Said Lue: “We just got to take into account that he hasn’t played in two years and as good as he’s been for us all year it’s only his 13th or 14th game in two years. It’s going to take some time for that. We understood that and he’s actually playing way better than I expected him to this early in the season.”

Covington, a backup forward who re-signed with the team on a two-year, $24-million extension in May, was healthy but hadn’t played in four of the Clippers’ previous nine games before a short-handed roster led him to play 21 minutes against Golden State.

While acknowledging that it wasn’t easy, he said he understood why his role had dwindled after a conversation with Lue this month.

At multiple points during the last three weeks, Lue has explained that Terance Mann’s resurgence had been rewarded with a larger role but resulted in Covington being the odd man out, even telling Covington, “thank you for sacrificing.”

“He just said he wanted to try some things, he just told me, stay with him,” Covington said. “I understand that we have different dynamics and everything. It’s just about being there and figuring it out and it’s a long season.

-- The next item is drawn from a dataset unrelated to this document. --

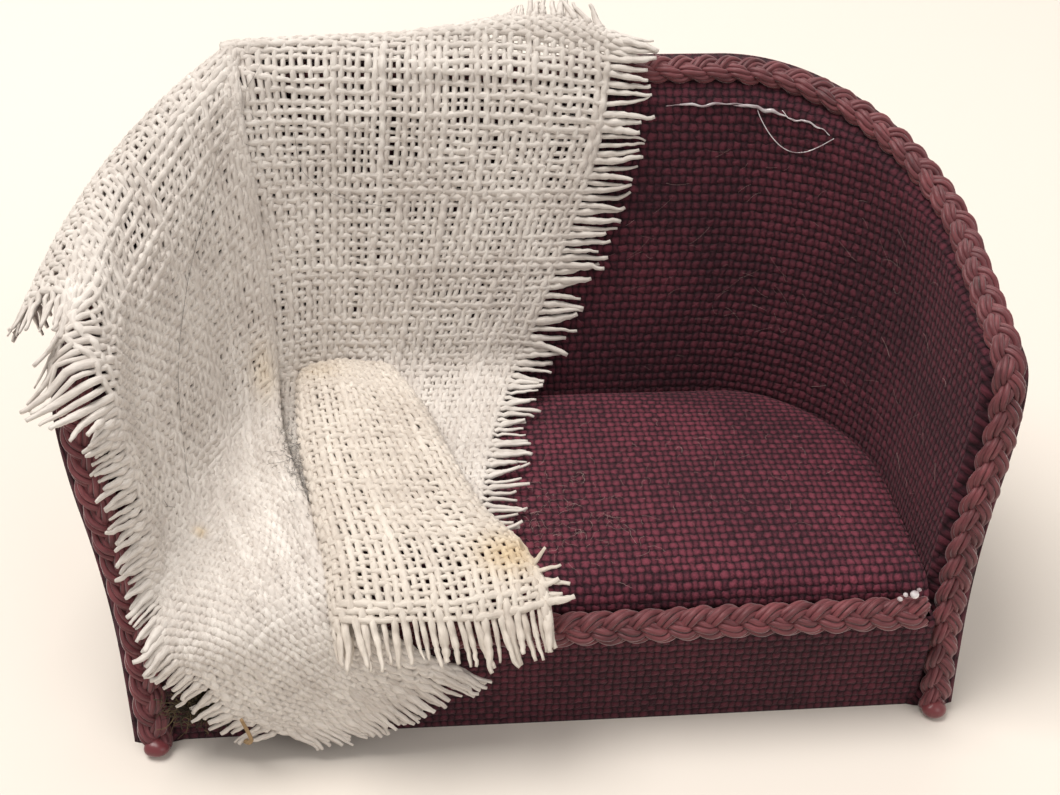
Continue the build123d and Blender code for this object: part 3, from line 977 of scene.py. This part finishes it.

“It’s a long season and we have so much talent and so much depth that I know it’s going to be times when people going to play and some people not. I knew what was coming and knew what to expect at times. I’m not the type of person that’s going to complain about too much, I’m going to sit up there and call and be there ready when my number’s called.”

To maintain his conditioning Covington has joined others outside the rotation in games against the team’s player development coaches.

“There’s no question it’s nothing like playing in an actual game but it’s still conditioning and it’s going to be like that at times,” Covington said. “Right now it’s early, it’s early. There’s going to be parts of the season where it’s like that but [Lue] said, stay with me.”